Needless to say, my client was in shock. She had no idea that her daughter was doing or would do this sort of thing. She thought that she was too young to be engaging in this type of behavior. Armed with the audio file, she confronted her daughter in a very appropriate manner. Eventually they were able to have a very productive discussion about why her daughter sent the file to her friends. In this situation, monitoring a child’s email activity provided a positive opportunity for discussion and connection.
This vignette brings to light several issues. The first is that many parents don’t think their children are involved with anything sexual until they are older. The younger generations, those who have been brought up on the internet, social media and video games, are living by different social norms than their parents’ generation.
The average age of first exposure to internet pornography is 11 years old. As this data is several years old, some would say that the age has decreased. Unlike the days where exposure to pornography meant seeing a Playboy magazine, today’s first exposure can be to any type of online pornography. First exposure can be and often is to very hard core pornography that exhibits such themes as bestiality, violence, rape or sadomasochism. Though a developing body may react to these videos or images, a developing brain does not fully know how to process what it is seeing. The relevant point is that if you think that your 12, 13, 14 or 15 year old has not at least seen online pornography or been exposed to sexual content, you are likely wrong.

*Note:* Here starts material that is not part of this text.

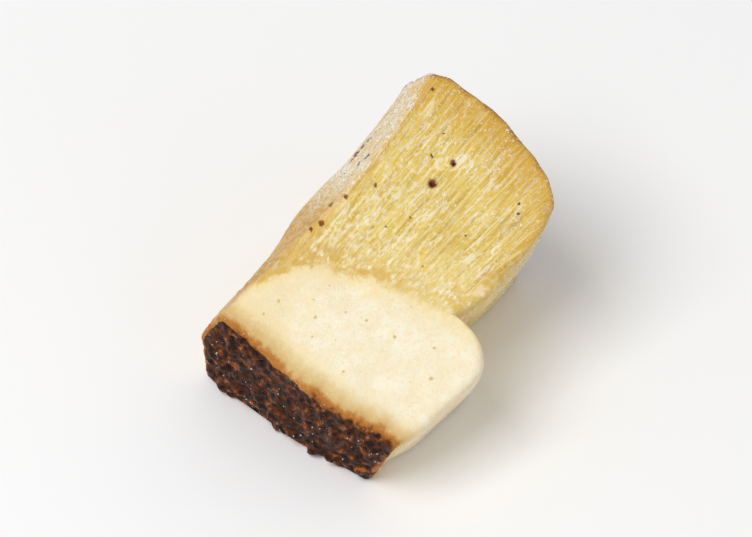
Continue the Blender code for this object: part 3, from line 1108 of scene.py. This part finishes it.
@dataclass(frozen=True)
class PorciniFinish:
    """The whole surface: flesh, tubes, skin and the frost that dusts them."""

    flesh: FleshFinish = FleshFinish()
    tubes: TubeFinish = TubeFinish()
    skin: SkinFinish = SkinFinish()
    root_glow: Colour = srgb(243, 219, 154)
    root_line: Colour = srgb(216, 176, 88)
    dry_tubes: Colour = srgb(226, 196, 144)
    dry_flesh: Colour = srgb(200, 154, 90)
    dry_pale: Colour = srgb(244, 226, 188)
    rime: Colour = srgb(252, 244, 226)
    fringe: float = 2.4
    low_fringe: float = 6.0
    fringe_noise: Pair = (0.9, 4.0)
    fray: float = 1.6
    fray_noise: Pair = (0.4, 3.0)
    glow: Step = ("from_root", -2.6, -0.4, 0, 0.55)
    rooted: Step = ("from_root", -0.8, 1)
    clouds: Clouds = (("line_patches", 1.2, 3, 0), ("dry_mottle", 0.7, 5, 0), ("gloss", 0.8, 3, 0))
    line: Coats = (
        (
            root_line, ("from_root", -0.8, 0.4), ("from_root", 0.6, 3.4, 1, 0),
            ("girth", -2, 6, 1, 0.2), ("line_patches", 0.38, 0.6, 0, 0.85),
        ),
    )
    upper_pale: Step = ("dry_mottle", 0.42, 0.58, 0, 0.9)
    lower_pale: Step = ("dry_mottle", 0.42, 0.58, 0, 0.36)
    lower: Step = ("height", -2, 4, 1, 0)
    dry_share: float = 0.8
    frost_shares: Place = (1.6, 0.3, 0.9)  # of its fine noise, its broad noise and its cover
    fine_frost: Pair = (0.26, 2.0)
    broad_frost: Pair = (1.3, 2.0)
    skin_clears: float = 0.3
    masks: Masks = (
        ("rime", ("frosted", 1.18, 1.5, 0, 0.85)),
        ("shine", ("skin",), ("gloss", 0.5, 0.62, 0.05, 0.42)),
    )
    roughness: float = 0.62
    rime_height: float = 0.6
    crust_height: float = 2.2
    crust_noise: Pair = (0.45, 6.0)
    surface_noise: Pair = (0.2, 5.0)
    surface_depth: float = 0.09

    def cuts(self, sheet: PorciniSheet) -> Value:
        """The cut walls: tubes over flesh with an ochre line at their roots, and paler on the dry cuts.

        Args:
            sheet: The material's nodes.

        Returns:
            The colour.
        """
        maps = sheet.maps
        fringe, fray = sheet.swing(*self.fringe_noise), sheet.swing(*self.fray_noise)
        sway = sheet.plus(sheet.times(fringe, self.fringe), sheet.times(fray, self.fray))
        maps["from_root"] = sheet.plus(maps["from_root"], sway)
        maps["height"] = sheet.plus(maps["along"], sheet.times(fringe, self.low_fringe))
        sheet.add_clouds(self.clouds)
        colour = sheet.coat(self.flesh.colour(sheet), self.root_glow, self.glow)
        colour = sheet.coats(sheet.coat(colour, self.tubes.colour(sheet), self.rooted), self.line)
        upper = sheet.coat(self.dry_tubes, self.dry_pale, self.upper_pale)
        lower = sheet.coat(self.dry_flesh, self.dry_pale, self.lower_pale)
        strip = sheet.coat(upper, lower, self.lower)
        return sheet.mix(colour, strip, sheet.times(maps["dry"], self.dry_share))

    def make(self) -> Material:
        """Makes the material.

        Returns:
            The material.
        """
        sheet = PorciniSheet()
        maps = sheet.maps
        colour = self.skin.over(sheet, self.tubes.rimmed(sheet, self.cuts(sheet)))
        frost = sheet.less(maps["frost"], sheet.times(maps["skin"], self.skin_clears))
        clouds = (sheet.cloud(*self.fine_frost), sheet.cloud(*self.broad_frost), frost)
        maps["frosted"] = sheet.plus(*map(sheet.times, clouds, self.frost_shares))
        sheet.add_masks(self.masks)
        colour = self.tubes.spotted(sheet, sheet.coat(colour, self.rime, ("rime",)))
        crust = sheet.times(sheet.cloud(*self.crust_noise), maps["skin"], self.crust_height)
        rime = sheet.times(maps["rime"], self.rime_height)
        height = sheet.plus(sheet.cloud(*self.surface_noise), rime, crust)
        inputs = {
            "Base Color": colour,
            "Roughness": sheet.less(self.roughness, maps["shine"]),
            "Normal": sheet.bump(height, self.surface_depth),
            "Subsurface Weight": 0.15,
            "Subsurface Radius": (1.0, 0.65, 0.35),
            "Subsurface Scale": 0.6 * MM,
            "Specular IOR Level": 0.18,
        }
        return sheet.finish(inputs)


@dataclass(frozen=True)
class FrostFinish:
    """Small white ice grains."""

    ice: Colour = srgb(254, 252, 246)
    shade: Colour = srgb(252, 246, 232)
    shade_noise: Pair = (1.2, 2.0)
    gloss_noise: Pair = (0.4, 2.0)
    gloss: tuple[float, ...] = (0.3, 0.7, 0.35, 0.6)
    surface_noise: Pair = (0.05, 2.0)
    surface_depth: float = 0.01

    def make(self) -> Material:
        """Makes the material.

        Returns:
            The material.
        """
        sheet = Sheet("frost")
        inputs = {
            "Base Color": sheet.mix(self.ice, self.shade, sheet.cloud(*self.shade_noise)),
            "Roughness": sheet.step(sheet.cloud(*self.gloss_noise), *self.gloss),
            "Normal": sheet.bump(sheet.cloud(*self.surface_noise), self.surface_depth),
            "IOR": 1.31,
            "Subsurface Weight": 1.0,
            "Subsurface Radius": (1.0, 1.0, 1.0),
            "Subsurface Scale": 0.3 * MM,
        }
        return sheet.finish(inputs)


@dataclass(frozen=True)
class FrostGrains:
    """Loose frost grains on one part of the piece: small lumps of eight faces, most near the least size."""

    name: str
    count: int
    largest: float
    smallest: float
    seed: int
    table_gap: float = 0.5
    raised: float = 0.2
    gathers: float = 1.5
    uneven: Pair = (0.5, 1.1)
    faces: tuple[tuple[int, int, int], ...] = (
        (0, 1, 2), (1, 3, 2), (3, 4, 2), (4, 0, 2), (1, 0, 5), (3, 1, 5), (4, 3, 5), (0, 4, 5),
    )

    def build(self, body: PorciniBody, chosen: Array) -> Object:
        """Scatters the grains by how thick the frost is.

        Args:
            body: The piece.
            chosen: Which of its triangles they lie on.

        Returns:
            The grains as one object.
        """
        rng, many = np.random.default_rng(self.seed), (self.count, 1)
        triangles = body.triangles[chosen]
        a, b, c = (body.form.world(body.places)[triangles[:, k]] for k in range(3))
        normal = np.cross(b - a, c - a)
        area = np.linalg.norm(normal, axis=1)
        weight = area * body.cover[triangles].mean(axis=1) ** self.gathers * (a[:, 2] > self.table_gap)
        picked = rng.choice(len(triangles), self.count, p=weight / weight.sum())
        share, part = np.sqrt(rng.random(many)), rng.random(many)
        spots = a[picked] * (1 - share) + b[picked] * share * (1 - part) + c[picked] * share * part
        size = self.smallest + (self.largest - self.smallest) * rng.random(many) ** 3
        spots += normal[picked] / area[picked, None] * size * self.raised
        corners = np.concatenate((np.eye(3), -np.eye(3)))
        shapes = corners * rng.uniform(*self.uneven, (self.count, len(corners), 1))
        turns = np.linalg.qr(rng.normal(size=(self.count, 3, 3)))[0]
        turns *= np.sign(np.linalg.det(turns))[:, None, None]
        grains = np.einsum("nij,nkj->nki", turns, shapes) * size[:, None] / 2 + spots[:, None]
        numbers = np.array(self.faces) + len(corners) * np.arange(self.count)[:, None, None]
        return add_mesh(self.name, grains.reshape(-1, 3) * MM, numbers.reshape(-1, 3).tolist())


@dataclass(frozen=True)
class Studio:
    """A pale floor, soft light and a long lens that looks down on the cut face. Its sizes are in metres."""

    floor_size: float = 3.0
    floor_colour: Colour = (0.96, 0.96, 0.96, 1.0)
    aim: Place = (0.0, -0.0015, 0.0135)
    elevation: float = math.radians(50)
    distance: float = 0.45
    lens: float = 200.0
    key: tuple[Place, float, float] = ((-0.35, -0.25, 0.75), 0.5, 4.35)  # its place, side and power
    fill: tuple[Place, float, float] = ((0.55, -0.5, 0.4), 0.6, 0.6)
    sky: float = 0.48

    def floor(self) -> None:
        """Lays the floor."""
        corners = np.array([(-1, -1, 0), (1, -1, 0), (1, 1, 0), (-1, 1, 0)]) * self.floor_size / 2
        floor = add_mesh("floor", corners, [[0, 1, 2, 3]])
        plain = {"Base Color": self.floor_colour, "Roughness": 0.9, "Specular IOR Level": 0.1}
        floor.data.materials.append(Sheet("floor").finish(plain))

    def face_piece(self, name: str, data: ID, place: Place | Vector) -> Object:
        """A light or camera that faces the piece.

        Args:
            name: Its name.
            data: Its data.
            place: Where it is.

        Returns:
            Its object.
        """
        thing = add_object(name, data)
        thing.location = place
        thing.rotation_euler = (Vector(self.aim) - Vector(place)).to_track_quat("-Z", "Y").to_euler()
        return thing

    def build(self) -> None:
        """Sets up the floor, lights, sky, camera and the plain colour response."""
        scene = bpy.context.scene
        self.floor()
        for name, (place, size, power) in (("key", self.key), ("fill", self.fill)):
            light = bpy.data.lights.new(name, "AREA")
            light.size, light.energy = size, power
            self.face_piece(name, light, place)
        world = bpy.data.worlds.new("sky")
        world.use_nodes = True
        background = world.node_tree.nodes["Background"]
        background.inputs["Color"].default_value = (1.0, 1.0, 1.0, 1.0)
        background.inputs["Strength"].default_value = self.sky
        scene.world = world
        scene.view_settings.view_transform = "Standard"
        camera = bpy.data.cameras.new("camera")
        camera.lens, camera.clip_start = self.lens, 0.01
        back = Vector((0.0, -math.cos(self.elevation), math.sin(self.elevation)))
        scene.camera = self.face_piece("camera", camera, Vector(self.aim) + back * self.distance)


def dress(piece: Object, material: Material) -> None:
    """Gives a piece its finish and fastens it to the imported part.

    Args:
        piece: The piece.
        material: Its finish.
    """
    piece.data.materials.append(material)
    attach(piece, "root")
    log.info("%s: %d points, %d faces", piece.name, len(piece.data.vertices), len(piece.data.polygons))


def main() -> None:
    """Builds the piece, its frost and the studio."""
    logging.basicConfig(level=logging.INFO, format="%(message)s")
    body = PorciniBody()
    piece = body.build()
    dress(piece, PorciniFinish().make())
    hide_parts(NODE)
    ice = FrostFinish().make()
    on_end = body.triangles.min(axis=1) >= body.wall_count
    for grains, chosen in (
        (FrostGrains("frost_on_walls", count=7000, largest=0.24, smallest=0.08, seed=21), ~on_end),
        (FrostGrains("frost_on_ends", count=3000, largest=0.28, smallest=0.08, seed=22), on_end),
    ):
        dress(grains.build(body, chosen), ice)
    Studio().build()


if __name__ == "__main__":
    main()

The second issue involves generational differences. My client’s daughter didn’t think it was a big deal and in this thinking, she is very much aligned with her age cohort. I previously posted about some research out of Europe that suggests that teens today have a very different perception about sex and sexuality than their parents. Many teens today do view sex or sexual imagery as “no big deal.” Though this is the cultural norm, it often clashes with parental values and can create conflict in the family. Instead of breeding conflict, it is my hope that these differences can bring discussion between parents and children. Though the culture may be more permissive, it does not necessarily mean that the rules in the family have to be. Family rules and norms are, again, very personal based on many factors other than the younger generation’s ideas about sexual imagery.
The most important message of this case, for me, is that my client talked to her daughter. She did not yell or scream at her. She did not shame her or make her feel like a bad or dirty person for sending sexual content They discussed why she did it and the appropriateness of her behavior. This was an example of excellent parenting. If we shame children when we talk to them about sexual issues, we can set them up for problems in the future.